Amsterdam, Rijksmuseum, Canon 800D, 10-18mm, 10mm f5 ISO100 1/80

Rotterdam should be completely different visually to other towns and cities and that was to reason why we wanted to go there. We were planning to visit Rotterdam third day, but the rain ruined the plan. Speaking of camera and lens, I cannot complain at all. This was my first contact with Canon 800D. Everything on this camera is as you expect if you ever use some Canon DSLR. Compared to older similar bodies, like 550D or 600D, 800D gives much better grip. Which was a surprise to me, because I couldn’t notice that on the product photos. Canon changed the battery and make grip little bit narrow, but deeper. This is just couple millimeters here and there, but it is amazing how small DSLR can have such a good grip.

Amsterdam, Canon 800D, 10-18mm, 10mm f4.5 ISO200 1/1250

I didn’t feel the speed or better autofocus through the viewfinder of 800D. Because I didn’t need those features on this trip. I was using live view and Dual Pixel Autofocus in almost any shot. Well, I didn’t need super fast autofocus at all, but Dual Pixel Autofocus makes you use this camera in live view without the need to go back to the viewfinder.

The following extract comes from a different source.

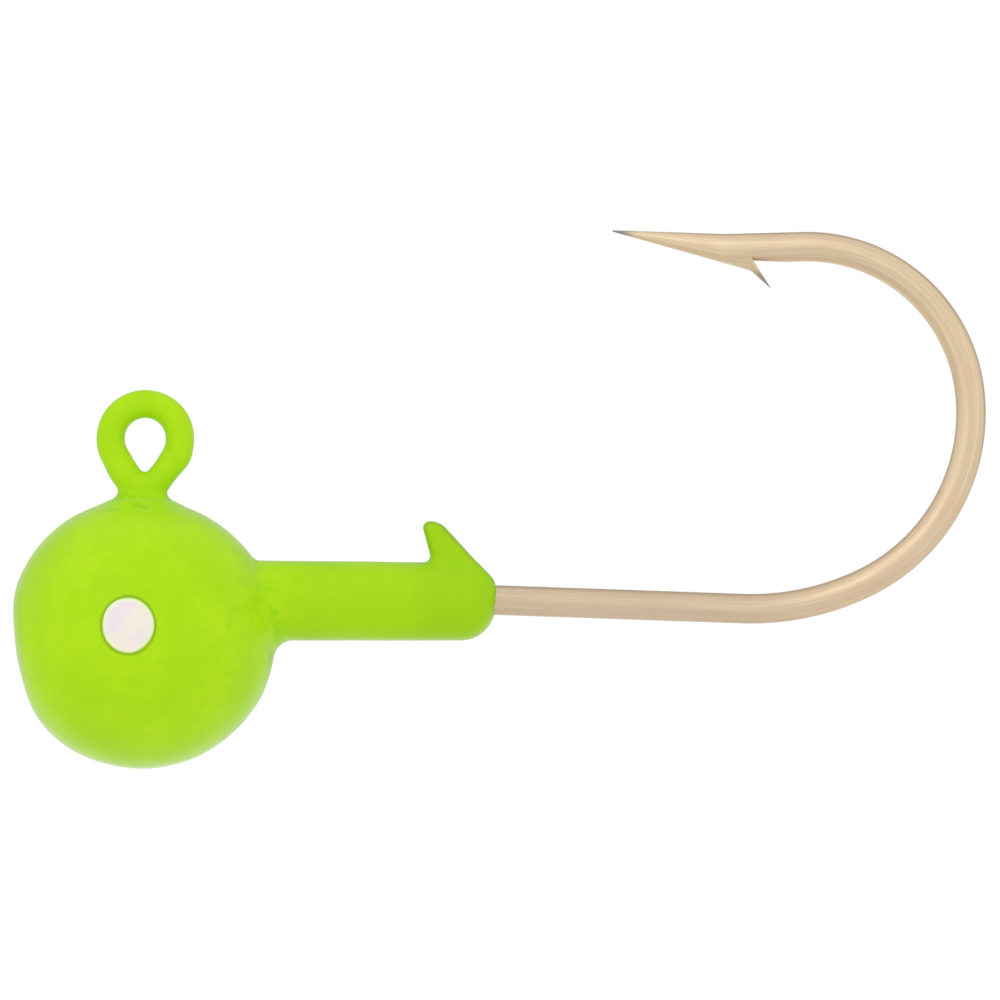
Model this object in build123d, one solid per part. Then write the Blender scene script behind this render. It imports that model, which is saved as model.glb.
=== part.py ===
"""Quarter-ounce round jig head: a lead ball and collar cast over a bent wire hook.

Millimetres. The origin is the centre of the line eye, +Z points up out of the head, +X runs
along the shank towards the bend, and the hook lies in the XZ plane. One STEP per sub-part.
"""

from build123d import *
from math import cos, radians, sin, tan
import os

# ---- driving dimensions: the hook wire ----
WIRE_D = 1.12               # wire gauge
EYE_WIRE_D = 0.97           # the eye and the stem below it are drawn a little thinner
EYE_R = 1.315               # centreline radius of the line eye
EYE_FLANK_REAR = 36.5       # degrees from vertical of the eye's rear flank
EYE_FLANK_NOSE = 30.0       # the same of its nose flank
STEM_X = 0.285              # upright stem that carries the eye down to the shank
TAIL_X = -0.50              # closing end of the eye, laid beside the stem
TAIL_DEPTH = 4.2            # how far below the eye's centre the closing end stops
NECK_BEND_R = 0.90          # bends where the flanks turn into the stem and the closing end
SHANK_BEND_R = 1.60         # the right-angle bend buried in the ball
SHANK_SLOPE = -1.99         # degrees the shank drops towards the bend
SHANK_PASSES = (13.42, -6.112)   # a point (X, Z) on the shank's centreline
SHANK_END_X = 22.59         # where the straight shank turns into the bend
BENDS = ((9.84, 27.95), (7.12, 71.83), (6.18, 83.70))    # (radius, degrees of turn)
POINT_STRAIGHT = 2.95       # straight wire between the bend and the point's taper

# ---- driving dimensions: point and barb ----
TIP = (17.68, 7.86)         # the tip (X, Z)
TIP_D = 0.05
BARB_CUT_START_X = 25.40    # the chisel cut behind the barb, from where it enters ...
BARB_ROOT = (22.99, 6.75)   # ... to its deepest point, which is the barb's root
BARB_TIP = (23.68, 5.68)
BARB_HALF_WIDTH = 0.37
BARB_TIP_HALF_WIDTH = 0.03

# ---- driving dimensions: the lead casting ----
BALL_R = 4.97
BALL_CENTRE = (-0.09, -7.37)     # (X, Z)
NOSE_FLAT_DEPTH = 0.27      # the clipped gate leaves a flat on the nose ...
NOSE_FLAT_TILT = 10.1       # ... that faces this many degrees below -X
NOSE_FLAT_ROUND = 3.0       # the filed edge of that flat
COLLAR_R = 1.395
COLLAR_Z = -6.14
COLLAR_END_X = 13.15
COLLAR_END_ROUND = 1.28     # nearly a dome
COLLAR_ROOT_FILLET = 0.45
KEEPER_HALF_WIDTH = 0.52
KEEPER_TIP = ((10.56, -3.22), (11.08, -3.22))    # the ends of its top edge (X, Z)
KEEPER_FRONT_FOOT_X = 11.31
KEEPER_BACK_FOOT = (13.10, -5.41)
KEEPER_EDGE_ROUND = 0.22
KEEPER_TIP_ROUND = 0.25

# ---- driving dimensions: paint ----
COAT = 0.10                 # coat on the lead
EYE_COAT = 0.05             # thinner on the wire of the eye
EYE_LAND = 0.02             # how deep the coat in the hole is dressed back to a round bore
DOT_R = 0.98
DOT_T = 0.05
DOT_AIM = (-0.45, 0.35)     # the dots' centres, (X, Z) from the ball's centre

WIRE_R = WIRE_D / 2
EYE_WIRE_R = EYE_WIRE_D / 2
EYE_BORE_R = EYE_R - EYE_WIRE_R - EYE_COAT + EYE_LAND


def at(x, z):
    """A point of the hook's plane."""
    return Vector(x, 0, z)


def beyond(point, heading, length):
    """The point at this distance along a heading, in degrees from +X towards +Z."""
    return point + at(cos(radians(heading)), sin(radians(heading))) * length


def bend(start, heading, radius, turn):
    """An arc that turns left from a heading. Gives the edge, its end and the new heading."""
    centre = beyond(start, heading + 90, radius)
    middle = beyond(centre, heading + turn / 2 - 90, radius)
    end = beyond(centre, heading + turn - 90, radius)
    return ThreePointArc(start, middle, end), end, heading + turn


def tube(edges, radius):
    """A round wire along joined edges, starting square to the first one."""
    path = Wire(edges)
    return sweep(Plane(origin=path @ 0, z_dir=path % 0) * Circle(radius), path=path)


def shank_z(x):
    return SHANK_PASSES[1] + (x - SHANK_PASSES[0]) * tan(radians(SHANK_SLOPE))


def eye_edges():
    """The eye's edges: shank and its buried bend, stem and rear flank, ring, closing end."""
    rear, nose = radians(EYE_FLANK_REAR), radians(EYE_FLANK_NOSE)
    rear_touch = at(EYE_R * cos(rear), -EYE_R * sin(rear))
    nose_touch = at(-EYE_R * cos(nose), -EYE_R * sin(nose))
    rear_corner = rear_touch - at(sin(rear), cos(rear)) * ((rear_touch.X - STEM_X) / sin(rear))
    nose_corner = nose_touch + at(sin(nose), -cos(nose)) * ((TAIL_X - nose_touch.X) / sin(nose))
    stem_foot = at(STEM_X, shank_z(STEM_X))
    shank_end = at(SHANK_END_X, shank_z(SHANK_END_X))
    stem = FilletPolyline(
        shank_end, stem_foot, rear_corner, rear_touch, radius=[SHANK_BEND_R, NECK_BEND_R]
    )
    ring = ThreePointArc(rear_touch, at(0, EYE_R), nose_touch)
    tail = FilletPolyline(nose_touch, nose_corner, at(TAIL_X, -TAIL_DEPTH), radius=NECK_BEND_R)
    shank, neck = stem.edges()[:2], stem.edges()[2:]
    return shank, neck, ring, tail.edges()


def bend_edges():
    """The hook's bend and the straight wire up to the taper, with the taper's start and heading."""
    edges, joint, heading = [], at(SHANK_END_X, shank_z(SHANK_END_X)), SHANK_SLOPE
    for radius, turn in BENDS:
        edge, joint, heading = bend(joint, heading, radius, turn)
        edges.append(edge)
    end = beyond(joint, heading, POINT_STRAIGHT)
    return [*edges, Line(joint, end)], end, heading


def make_point(start, heading):
    """The tapered point, an oblique cone whose back runs straight on from the wire's back."""
    section = Plane(origin=start, z_dir=beyond(at(0, 0), heading, 1))
    tip = Plane(origin=at(*TIP), z_dir=beyond(at(0, 0), heading, 1))
    return loft([section * Circle(WIRE_R), tip * Circle(TIP_D / 2)], ruled=True)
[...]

Amsterdam, Rijksmuseum, Canon 800D, 10-18mm, 18mm f5.6 ISO200 1/200

The second day I left Sigma 17-50mm at home and used 10-18mm only. As I sad, 17-50mm doesn’t have enough reach to be fun and I didn’t take usual portraits at all. The Netherlands is a great place for the ultrawide lens. Because you can find a clean frame so often. This country is aesthetically impressive. Wherever you look and point camera seems so nice, genuine, and not artificial in any kind. Period of the year also helped. It was late October in the northern part of Europe and that means low sharp sun during the whole day. Which is much better, in my opinion, than overhead sun or cloudy day. During summer in southern Europe, you have low sun only 15 or 30 minutes every day. I can highly recommend you to visit The Netherlands with or without a camera.